* [Given task] Check the listing below for lines with the word "imported" and say how many there are, with nothing but the number.

* [Given records]

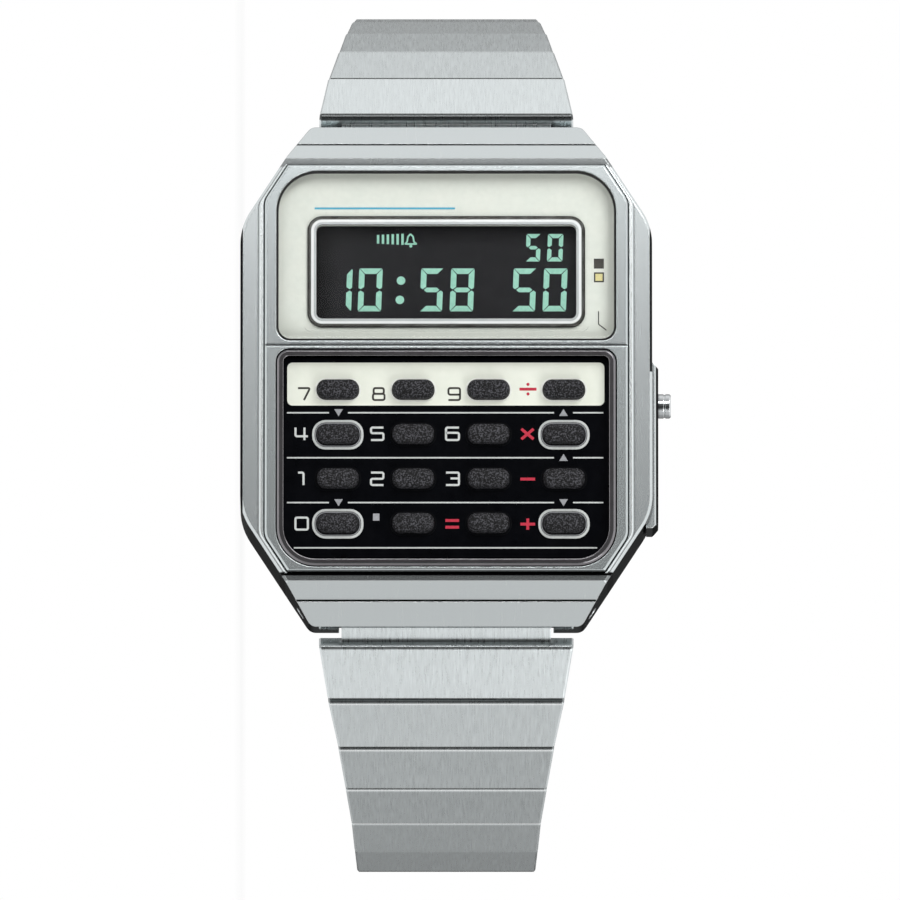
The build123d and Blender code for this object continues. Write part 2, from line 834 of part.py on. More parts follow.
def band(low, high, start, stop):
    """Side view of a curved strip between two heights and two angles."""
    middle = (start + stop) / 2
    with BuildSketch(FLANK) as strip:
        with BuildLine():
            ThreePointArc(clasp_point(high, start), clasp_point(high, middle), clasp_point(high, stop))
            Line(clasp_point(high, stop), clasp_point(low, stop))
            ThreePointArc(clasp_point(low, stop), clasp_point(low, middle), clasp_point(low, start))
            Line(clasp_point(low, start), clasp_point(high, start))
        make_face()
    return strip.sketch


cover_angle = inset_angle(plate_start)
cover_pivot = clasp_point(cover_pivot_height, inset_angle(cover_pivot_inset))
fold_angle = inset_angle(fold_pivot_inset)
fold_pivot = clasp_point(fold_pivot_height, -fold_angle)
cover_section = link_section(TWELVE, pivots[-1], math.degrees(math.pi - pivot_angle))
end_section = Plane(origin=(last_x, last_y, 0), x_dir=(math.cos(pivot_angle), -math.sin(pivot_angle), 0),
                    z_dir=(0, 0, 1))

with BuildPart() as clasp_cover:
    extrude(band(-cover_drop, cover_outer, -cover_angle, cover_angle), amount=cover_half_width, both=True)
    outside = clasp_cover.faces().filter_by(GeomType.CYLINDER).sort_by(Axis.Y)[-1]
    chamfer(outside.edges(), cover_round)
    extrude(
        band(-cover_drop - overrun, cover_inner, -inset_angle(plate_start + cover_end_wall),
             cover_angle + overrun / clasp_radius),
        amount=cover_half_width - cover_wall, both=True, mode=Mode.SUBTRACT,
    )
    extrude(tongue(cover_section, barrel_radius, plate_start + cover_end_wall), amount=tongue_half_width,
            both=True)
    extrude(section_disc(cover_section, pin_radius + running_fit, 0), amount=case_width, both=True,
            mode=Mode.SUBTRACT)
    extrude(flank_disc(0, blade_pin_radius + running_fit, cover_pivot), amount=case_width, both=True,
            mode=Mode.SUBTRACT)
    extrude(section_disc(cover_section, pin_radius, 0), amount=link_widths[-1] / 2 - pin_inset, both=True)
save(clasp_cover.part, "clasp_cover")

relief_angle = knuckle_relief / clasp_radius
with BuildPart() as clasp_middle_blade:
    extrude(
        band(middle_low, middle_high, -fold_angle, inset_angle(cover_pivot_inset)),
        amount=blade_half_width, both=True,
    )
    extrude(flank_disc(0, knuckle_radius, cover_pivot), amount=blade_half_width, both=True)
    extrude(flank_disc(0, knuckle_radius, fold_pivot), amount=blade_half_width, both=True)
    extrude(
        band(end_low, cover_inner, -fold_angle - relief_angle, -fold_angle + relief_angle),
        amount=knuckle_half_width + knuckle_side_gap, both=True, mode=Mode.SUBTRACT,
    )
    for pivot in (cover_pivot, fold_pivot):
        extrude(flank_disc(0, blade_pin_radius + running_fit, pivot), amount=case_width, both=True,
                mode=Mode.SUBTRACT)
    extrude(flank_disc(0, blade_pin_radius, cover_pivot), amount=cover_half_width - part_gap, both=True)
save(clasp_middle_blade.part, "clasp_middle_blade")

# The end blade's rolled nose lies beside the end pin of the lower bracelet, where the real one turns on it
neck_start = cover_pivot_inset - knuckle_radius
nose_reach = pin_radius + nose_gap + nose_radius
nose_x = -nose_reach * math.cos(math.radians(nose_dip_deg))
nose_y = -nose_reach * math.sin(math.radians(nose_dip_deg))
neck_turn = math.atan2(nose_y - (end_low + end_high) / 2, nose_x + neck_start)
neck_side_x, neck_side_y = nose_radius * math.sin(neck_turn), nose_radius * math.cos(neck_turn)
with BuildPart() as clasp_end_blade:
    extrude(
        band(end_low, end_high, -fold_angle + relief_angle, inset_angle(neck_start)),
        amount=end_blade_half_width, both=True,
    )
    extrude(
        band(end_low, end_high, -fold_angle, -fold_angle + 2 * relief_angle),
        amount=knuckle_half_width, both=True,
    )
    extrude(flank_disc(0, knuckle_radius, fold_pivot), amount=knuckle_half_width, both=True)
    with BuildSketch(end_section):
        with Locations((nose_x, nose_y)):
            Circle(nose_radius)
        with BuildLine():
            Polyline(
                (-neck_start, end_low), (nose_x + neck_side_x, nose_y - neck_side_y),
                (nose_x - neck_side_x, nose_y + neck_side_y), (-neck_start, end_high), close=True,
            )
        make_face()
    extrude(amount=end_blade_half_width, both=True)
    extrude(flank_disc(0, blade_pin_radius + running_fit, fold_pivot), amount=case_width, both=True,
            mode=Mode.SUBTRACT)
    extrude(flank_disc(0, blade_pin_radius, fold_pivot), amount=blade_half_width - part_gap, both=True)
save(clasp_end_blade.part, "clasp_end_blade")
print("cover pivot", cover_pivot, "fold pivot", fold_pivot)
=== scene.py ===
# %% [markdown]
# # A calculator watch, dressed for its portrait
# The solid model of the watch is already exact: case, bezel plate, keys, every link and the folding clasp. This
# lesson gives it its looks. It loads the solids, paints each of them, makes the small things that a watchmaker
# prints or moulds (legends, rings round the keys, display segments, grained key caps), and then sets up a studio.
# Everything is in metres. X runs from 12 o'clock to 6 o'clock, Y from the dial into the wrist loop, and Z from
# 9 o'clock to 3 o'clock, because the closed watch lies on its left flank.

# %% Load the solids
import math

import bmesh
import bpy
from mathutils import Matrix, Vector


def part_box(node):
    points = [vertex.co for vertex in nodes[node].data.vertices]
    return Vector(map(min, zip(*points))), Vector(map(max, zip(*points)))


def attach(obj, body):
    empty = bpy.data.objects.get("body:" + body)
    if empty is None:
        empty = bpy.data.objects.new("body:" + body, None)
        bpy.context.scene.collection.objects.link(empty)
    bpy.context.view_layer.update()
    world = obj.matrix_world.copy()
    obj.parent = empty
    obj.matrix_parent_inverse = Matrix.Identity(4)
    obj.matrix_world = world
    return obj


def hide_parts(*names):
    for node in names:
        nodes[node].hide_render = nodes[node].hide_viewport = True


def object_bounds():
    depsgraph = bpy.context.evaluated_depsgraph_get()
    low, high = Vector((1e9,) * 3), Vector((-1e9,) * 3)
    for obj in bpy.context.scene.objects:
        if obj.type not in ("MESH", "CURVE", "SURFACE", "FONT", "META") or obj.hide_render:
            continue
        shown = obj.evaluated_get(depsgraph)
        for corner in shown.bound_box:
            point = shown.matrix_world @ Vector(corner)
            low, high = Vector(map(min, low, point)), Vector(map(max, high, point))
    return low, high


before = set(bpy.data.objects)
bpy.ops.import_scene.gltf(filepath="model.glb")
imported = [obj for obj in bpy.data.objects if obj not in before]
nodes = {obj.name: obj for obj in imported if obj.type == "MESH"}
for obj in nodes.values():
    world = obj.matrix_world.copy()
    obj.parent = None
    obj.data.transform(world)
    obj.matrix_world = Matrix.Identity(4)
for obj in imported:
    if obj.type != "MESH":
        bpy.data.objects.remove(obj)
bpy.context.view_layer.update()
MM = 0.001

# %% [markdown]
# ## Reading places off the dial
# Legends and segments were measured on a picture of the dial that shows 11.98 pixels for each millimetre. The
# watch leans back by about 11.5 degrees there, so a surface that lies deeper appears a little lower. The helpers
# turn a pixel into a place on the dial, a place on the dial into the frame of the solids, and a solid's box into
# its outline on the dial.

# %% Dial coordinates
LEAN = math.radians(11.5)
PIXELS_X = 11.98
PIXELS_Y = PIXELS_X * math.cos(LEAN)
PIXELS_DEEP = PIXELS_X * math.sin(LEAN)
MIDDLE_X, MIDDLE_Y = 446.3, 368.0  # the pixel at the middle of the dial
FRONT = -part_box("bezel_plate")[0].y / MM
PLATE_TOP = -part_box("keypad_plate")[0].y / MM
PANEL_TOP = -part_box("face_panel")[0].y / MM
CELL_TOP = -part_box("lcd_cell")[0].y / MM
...
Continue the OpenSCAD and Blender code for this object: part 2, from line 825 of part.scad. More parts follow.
--
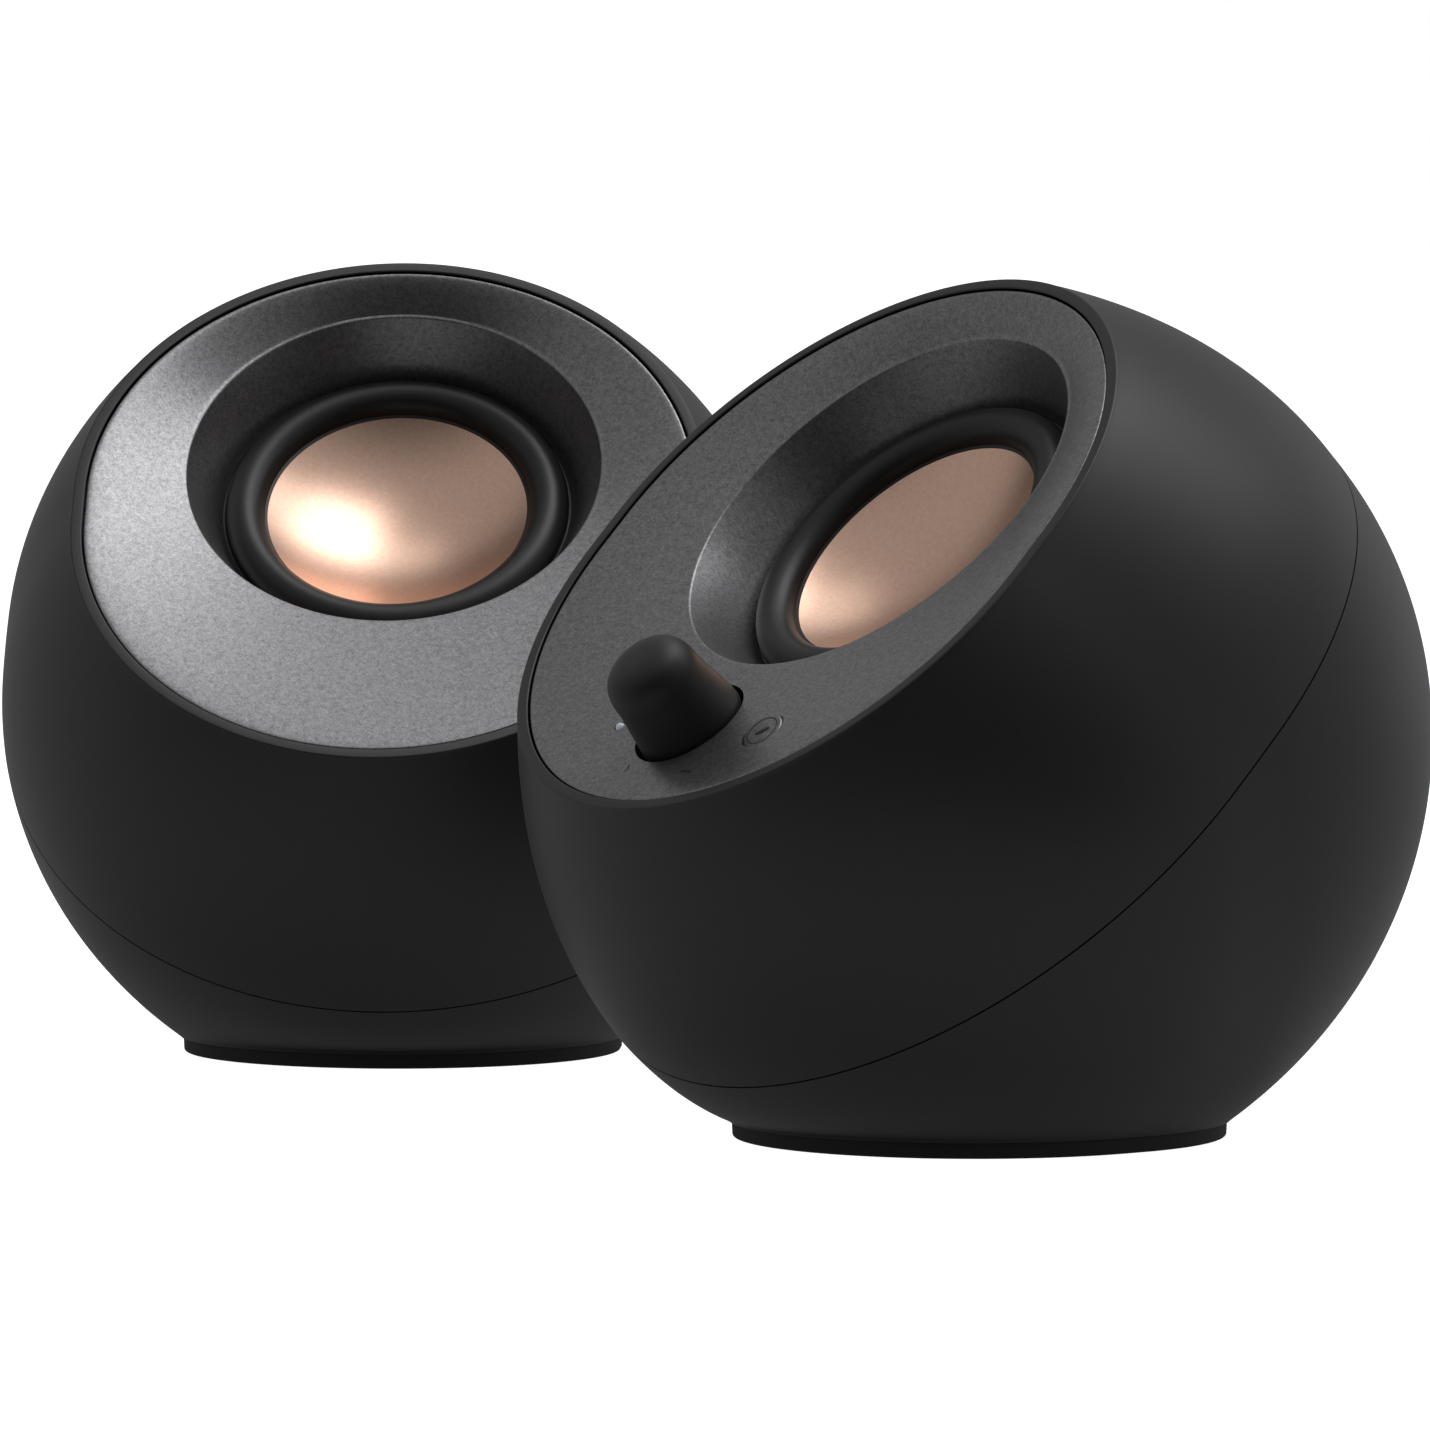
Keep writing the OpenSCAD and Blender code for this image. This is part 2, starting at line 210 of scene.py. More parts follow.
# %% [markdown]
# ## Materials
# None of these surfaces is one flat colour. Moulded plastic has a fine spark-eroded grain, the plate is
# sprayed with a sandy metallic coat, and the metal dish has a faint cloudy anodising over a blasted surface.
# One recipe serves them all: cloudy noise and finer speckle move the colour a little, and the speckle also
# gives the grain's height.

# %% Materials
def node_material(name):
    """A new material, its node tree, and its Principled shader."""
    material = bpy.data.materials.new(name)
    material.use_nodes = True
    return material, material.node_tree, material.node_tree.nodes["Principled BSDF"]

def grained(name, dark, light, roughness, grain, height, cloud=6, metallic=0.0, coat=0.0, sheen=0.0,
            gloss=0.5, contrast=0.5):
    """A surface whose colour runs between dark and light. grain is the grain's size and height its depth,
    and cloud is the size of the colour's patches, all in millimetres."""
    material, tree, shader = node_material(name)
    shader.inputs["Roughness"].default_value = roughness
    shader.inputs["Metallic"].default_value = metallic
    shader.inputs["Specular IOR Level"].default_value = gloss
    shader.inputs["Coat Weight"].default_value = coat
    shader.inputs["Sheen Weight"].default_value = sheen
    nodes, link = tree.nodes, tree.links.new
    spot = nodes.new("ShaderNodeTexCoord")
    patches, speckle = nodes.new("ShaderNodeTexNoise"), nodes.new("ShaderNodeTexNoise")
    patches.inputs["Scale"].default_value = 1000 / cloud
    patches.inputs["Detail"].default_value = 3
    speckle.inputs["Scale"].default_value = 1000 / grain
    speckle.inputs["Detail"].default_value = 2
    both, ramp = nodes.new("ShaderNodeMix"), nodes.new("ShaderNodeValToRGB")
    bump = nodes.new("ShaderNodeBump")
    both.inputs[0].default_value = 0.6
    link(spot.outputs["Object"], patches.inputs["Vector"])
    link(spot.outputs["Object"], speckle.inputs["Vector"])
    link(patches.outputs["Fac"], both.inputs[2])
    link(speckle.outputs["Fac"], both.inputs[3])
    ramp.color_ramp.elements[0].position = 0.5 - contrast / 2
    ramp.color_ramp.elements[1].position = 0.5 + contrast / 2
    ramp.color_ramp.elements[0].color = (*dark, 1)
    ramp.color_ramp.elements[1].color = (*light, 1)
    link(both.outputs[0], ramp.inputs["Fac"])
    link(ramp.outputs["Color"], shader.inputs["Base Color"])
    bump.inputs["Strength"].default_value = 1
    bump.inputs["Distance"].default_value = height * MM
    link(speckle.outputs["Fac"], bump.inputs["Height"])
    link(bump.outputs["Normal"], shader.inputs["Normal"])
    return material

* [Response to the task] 3